Professor Hall’s study also states that although you may know someone for years, you may never develop a real friendship. He says that you can also know someone for just a few weeks and become best friends. The difference is the amount of quality time; not just more hours together.
For example, you may well put in many hours alongside work colleagues, yet those professional interactions don’t count for much in the relational depth chart. These casual relationships often spend a lot of time together but rarely lead to conversations beyond catching up, checking in, and joking around. Frequency can lead to finding a personal connection.
But the relationship needs more.
As I wrote in the post, Traits of a GB Relationship: Finding Commonality, men need commonality and chemistry to move from a casual friendship to a good friendship. I also suggest that their friendship will go even deeper when they add the common pursuit of living to God’s standards to the equation. This third factor adds the relationship depth that takes the relationship to the GodBuddy level.
God Buddy Focus
My recent book, Get Out of Your Man Cave: The Crisis of Male Friendship includes several practical ways to develop deeper, more authentic friendships. But while there is a perfect path to making friends, I have seen that as men spend more time together it helps the quality of their friendship.
Find out more in the book by clicking on the link above to buy one from Amazon or contact me directly for a signed copy.

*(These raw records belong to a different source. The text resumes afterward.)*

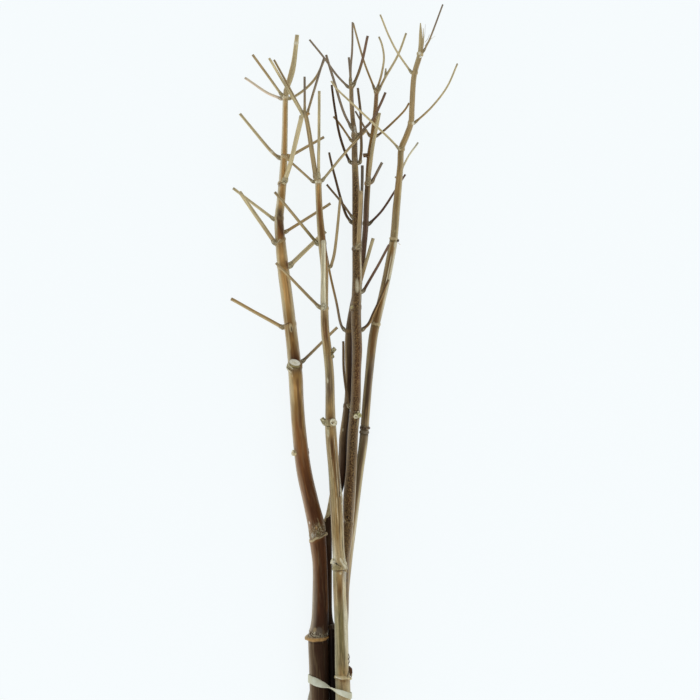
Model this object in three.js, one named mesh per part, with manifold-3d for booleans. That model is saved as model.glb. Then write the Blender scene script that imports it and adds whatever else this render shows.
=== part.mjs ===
// A bunch of five dried, trimmed plant stems, bound near its foot by a flat rubber band,
// and lying on a surface.
// Each stem is one grown piece: a jointed main stem with all its side branches, stubs and bud scars.
// Millimetres. The stems run along +Y, from their cut ends to their tips; +X is the bunch's right, +Z is up.
import * as THREE from "three";
import { mergeVertices } from "three/addons/utils/BufferGeometryUtils.js";
import Module from "manifold-3d";

const wasm = await Module();
wasm.setup();

// Driving dimensions of the whole bunch
const BUNCH_LENGTH = 775; // from the lowest cut end to the tip of the highest twig
const STEM_SIDES = 12; // faces round a main stem
const BRANCH_SIDES = 6; // faces round a branch
const TWIG_SIDES = 5; // faces round a branch thinner than THIN
const THIN = 2.2;
const STICK_STEP = 16; // longest stretch of a curved branch between two of its sections

// A ring at a joint of the stem: its half width, and its outline as [share of that, share of its swell]
const RING_HALF_WIDTH = 3.6;
const RING_OUTLINE = [[-1, 0.1], [-0.4, 1], [0.4, 1], [1, 0.2]];

// The collar where a branch leaves its stem: its length, how much thicker it is than the branch,
// and how quickly it thins to the branch
const COLLAR_LENGTH = 5;
const COLLAR_SWELL = 1.35;
const COLLAR_FADE = 1.5;

// The rubber band
const BAND_THICKNESS = 1.0;
const BAND_CLEARANCE = 0.65; // gap between the band and the stems that it holds
const BAND_LEFT = { side: -35.6, along: 101, width: 8.6 }; // its middle line and width at the bunch's left
const BAND_RIGHT = { side: 5.8, along: 85.2, width: 6.0 }; // and at the bunch's right
const BAND_TWIST = { from: -27, to: -8 }; // the stretch of the upper side, by side, where it turns over
const BAND_STATIONS = 96;
const LOOP_SAMPLES = 720; // directions in which the outermost stem is looked for

const SLAB_DEPTH = 40; // what is cut away under the resting surface

// Every place below is written as [side, along, height]:
// side from the bunch's middle, along from the lowest cut end, height above the surface.
// A main stem's line has a radius too: [side, along, height, radius], from the cut end to the top joint.
// A ring is [along, swell]: how far the joint stands out of the stem.
// A branch is { thick: [at its root, at its tip], at: [places from inside the stem to the tip] }.

const LEFT = {
  name: "stem_left",
  colour: 0x8a5a34,
  line: [
    [-23.8, 1, 9.0, 9.7],
    [-24.3, 40, 10.4, 9.6],
    [-24.5, 80, 11.5, 9.7],
    [-25.0, 112, 11.6, 9.8],
    [-26.3, 143, 10.8, 10.0],
    [-24.6, 160, 12.3, 9.2],
    [-23.7, 182, 13.9, 8.0],
    [-24.0, 215, 15.0, 7.2],
    [-25.6, 235, 15.4, 8.1],
    [-26.9, 253, 15.8, 8.4],
    [-31.9, 275, 16.3, 7.4],
    [-39.7, 310, 17.1, 7.4],
    [-44.6, 350, 18.0, 6.8],
    [-47.1, 380, 18.6, 6.8],
    [-48.7, 405, 19.1, 6.9],
    [-50.9, 430, 19.6, 6.1],
    [-56.7, 480, 20.5, 5.9],
    [-60.6, 510, 21.0, 5.9],
    [-63.4, 538, 21.4, 5.2],
    [-64.9, 560, 21.7, 4.6],
    [-63.0, 580, 21.9, 4.0],
    [-60.8, 605, 22.1, 3.9],
    [-59.4, 635, 22.3, 3.0],
    [-58.7, 670, 22.7, 2.7],
    [-58.5, 685, 23.0, 2.6],
  ],
  rings: [
    [58, 0.8],
    [143, 1.6],
    [242.6, 1.4],
    [414.5, 1.0],
    [454.5, 0.4],
    [515, 0.4],
    [538, 0.6],
    [562, 0.4],
    [599, 0.8],
    [623, 0.8],
    [683, 0.8],
  ],
  branches: [
    { thick: [3.2, 2.8], at: [[-45, 416.5, 19.4], [-40, 420, 19.4], [-6.8, 452.6, 18]] },
    { thick: [3.8, 3.3], at: [[-55, 455, 20], [-62.5, 453.6, 19.4], [-113, 482, 15]] },
    { thick: [4.6, 4.2], at: [[-58, 513, 21.2], [-53.8, 515.4, 21.6], [-25.5, 544, 24]] },
    { thick: [4.2, 3.8], at: [[-65, 536, 22.4], [-68.8, 538.5, 23.5], [-103, 588, 36]] },
    { thick: [3.2, 2.8], at: [[-62, 547, 21.6], [-57.8, 548.6, 21.6], [-13.5, 576.5, 22.5]] },
    { thick: [3.2, 2.8], at: [[-66, 560, 21], [-71.8, 562, 20], [-111, 592, 11]] },
    {
      thick: [4.4, 4.8],
      at: [
        [-60.6, 597.5, 23], [-59.4, 599.5, 26.5], [-54.8, 616, 36.5], [-42.5, 662, 60],
      ],
    },
    {
      thick: [3.4, 2.8],
      at: [
        [-60.2, 622, 22.2], [-65, 622.6, 22.2], [-70.5, 627.5, 22.6], [-104, 666, 26],
      ],
    },
    { thick: [3.2, 2.8], at: [[-59.8, 621.5, 22], [-55.2, 623.5, 21.6], [-20, 643, 18]] },
    { thick: [3.4, 3.0], at: [[-60.5, 599, 20.5], [-60.3, 602, 17.8], [-59.5, 632, 0.6]] },
    { thick: [2.8, 2.6], at: [[-60, 683, 23], [-62.9, 686.2, 23.3], [-91.3, 724.8, 28]] },
    {
      thick: [2.9, 2.6],
      at: [
        [-59.5, 683, 23], [-63.5, 681.8, 22], [-76.9, 688.1, 19], [-99.2, 702.5, 12],
      ],
    },
    {
      thick: [2.8, 2.4],
      at: [
        [-57.5, 683, 22.8], [-55, 681.4, 22.5], [-50.1, 683.7, 22], [-38, 692, 21], [-27.2, 704.1, 20.5],
        [-19, 721.5, 20.5],
      ],
    },
    {
      thick: [4.6, 3.4],
      at: [
        [-58.2, 683, 23], [-56.4, 691, 23.4], [-49.8, 711.7, 25], [-46.3, 745.2, 29],
      ],
    },
    // A cut branch's oval scar on the big upper joint, a bud low on the left, and a nub across from it
    { thick: [10.2, 9.4], stub: true, at: [[-49.6, 413, 21], [-49.2, 417.0, 27.4]] },
    { thick: [5.4, 4.4], stub: true, at: [[-45, 326.5, 17.6], [-50.2, 326.6, 18]] },
    { thick: [3.0, 2.0], stub: true, at: [[-39, 330, 17.5], [-34.4, 331.6, 17.8]] },
  ],
};

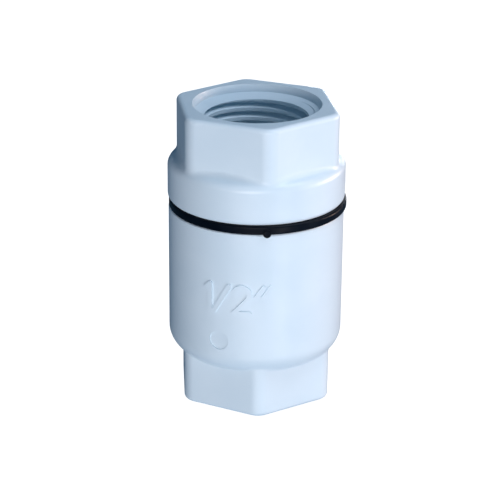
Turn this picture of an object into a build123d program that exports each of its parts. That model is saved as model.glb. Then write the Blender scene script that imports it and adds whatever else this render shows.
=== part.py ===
from build123d import *
from math import atan2, ceil, cos, degrees, radians, sin, sqrt, tan
import os

# Half-inch in-line spring check valve, white PVC, female pipe thread at both ends.
# The inlet body and the outlet cap screw together over a rubber gasket.
# A spring-loaded poppet inside closes downward on the inlet body and opens upward.
# Millimetres. The origin is the centre of the inlet face, +Z is the way of the flow.

# ---- half-inch pipe thread, 14 to the inch, in both sockets ----
pipe_pitch = 25.4 / 14
pipe_crest_radius = 9.32
pipe_thread_depth = 1.05
pipe_crest_flat = 0.6
pipe_flank_angle = 27.5
inlet_socket_depth = 13.0
outlet_socket_depth = 14.0
socket_plain_length = 2.2
socket_mouth_flare = 1.23
socket_throat_flare = 0.73
socket_mouth_depth = 1.35
socket_cone_depth = 0.9
outlet_thread_turn = 10.0

# ---- outside shape ----
inlet_hex_wall = 2.88
inlet_hex_height = 8.5
inlet_hex_corner = 3.0
inlet_hex_turn = 3.0
outlet_hex_wall = 3.38
outlet_hex_corner = 3.0
outlet_hex_turn = 8.5
hex_edge_round = 0.9
barrel_radius = 15.9
barrel_bottom_round = 4.0
barrel_top_round = 0.3
barrel_foot_round = 0.8
skirt_overhang = 0.15
skirt_height = 7.6
skirt_top_round = 1.6
skirt_bottom_round = 0.9
shoulder_round = 1.2
edge_search = 0.1

# ---- joining thread between inlet body and outlet cap ----
join_wall = 2.25
join_pitch = 2.0
join_depth = 0.8
join_crest_flat = 0.3
join_flank_angle = 30.0
join_radial_clearance = 0.15
join_axial_clearance = 0.2
join_thread_length = 7.8
join_thread_turn = 150.0
join_step_drop = 2.2
join_lead_in = 1.0
spigot_lead_in = 0.8
groove_overcut = 0.2

# ---- gasket between the shells ----
gasket_thickness = 1.6
gasket_overhang = 0.2
gasket_bore_clearance = 0.35
gasket_edge_round = 0.35
gasket_sideways_play = 0.25
gasket_nub_radius = 0.75
gasket_nub_drop = 0.5
gasket_nub_proud = 0.5
gasket_nub_gap = 0.05
gasket_nub_angle = 6.8

# ---- inlet body inside ----
seat_bore_radius = 7.2
seat_bore_length = 7.0
seat_lip_width = 1.2
seat_lip_height = 1.0
chamber_step = 0.25

# ---- outlet cap inside ----
spigot_wall = 1.8
spigot_reach = 6.4
guide_recess = 0.4
passage_widening = 0.6
passage_length = 3.0

# ---- poppet ----
poppet_lift = 4.5
seat_gap = 0.03
seal_overlap = 0.6
seal_thickness = 2.0
disc_rim_width = 0.6
disc_rim_drop = 1.4
disc_rim_gap = 0.05
disc_thickness = 2.2
disc_edge_bevel = 0.4
boss_height = 1.5
retainer_clearance = 0.6
retainer_thickness = 1.5
wing_count = 4
wing_clearance = 0.3
wing_nut_gap = 0.8
wing_thickness = 1.2
wing_length = 4.5
wing_turn = 45.0
stem_radius = 1.5
stem_hole_clearance = 0.06
stem_collar_width = 1.0
stem_collar_height = 0.8
stem_tail = 0.6
stem_tip = 1.2
stem_end_bevel = 0.3
nut_wall = 1.25
nut_height = 2.4
washer_overhang = 0.65
washer_thickness = 0.5

# ---- guide spider, bush and rings ----
guide_ring_height = 2.5
guide_ring_width = 1.4
guide_radial_clearance = 0.1
spoke_count = 4
spoke_width = 1.6
hub_wall = 1.2
hub_length = 6.92
lift_stop_gap = 0.05
bush_wall = 0.8
bush_radial_clearance = 0.05
bush_flange_width = 0.7
bush_flange_height = 0.4
stem_running_clearance = 0.08
clip_thickness = 0.6
clip_width = 1.7
clip_groove_depth = 0.4
clip_groove_clearance = 0.05
clip_end_gap = 0.1
clip_opening = 2.0
snap_ring_thickness = 0.9
snap_ring_width = 1.3
snap_ring_opening = 7.0
snap_ring_clearance = 0.1
snap_groove_depth = 0.5
snap_lug_radius = 1.1
snap_lug_inset = 0.15
snap_hole_radius = 0.45

# ---- return spring ----
spring_wire_radius = 0.4
spring_hub_gap = 0.5
spring_turns = 5.0
spring_end_gap = 0.05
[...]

In the meantime, until your copy arrives, here are a few things you can do:
- Build friendships in just ten minutes a day
You don’t have to climb mountains or bond intensely for hours over a shared hobby but you can solidify a new friendship in less than ten minutes a day. Send a text, forward a meme, add to the group chat or give him a quick call. Don’t get bogged down by how much effort, energy, or the number of minutes you need. Ten minutes a day may be all you need.
- Make it quality time
When you do get to spend time with a friend or new acquaintance, make the most of it. Avoid distractions if possible. Keep your phone on silent whenever you meet. Be 100% present with your new friend to ensure your time together is valuable.
- Lean into your vulnerability
Most men are scared by the idea of being vulnerable. Embrace it. Remember you are in control of how much you open up. Learn to build trust. Consider sharing personal information slowly, rather than all at once. Yes, there is a risk in all new relationships. But there is also the potential to connect on a meaningful level with someone who can become a very good friend: your GodBuddy!
Get started this week:
- Reach out via text or call to another guy you admire. Ask if you can buy him a cup of coffee. Make your first meeting very casual with no hidden agenda.
- Set-up meeting with a few other guys. Change up how you get together to see what works best. Go out for a drink or have lunch. Again, keep it casual with no agenda.
- Based on how those interactions go, set up another get together with one of the guys. Say you admire him and would like to get to know him better and learn from him. Take the risk and invest some time in your new friendship.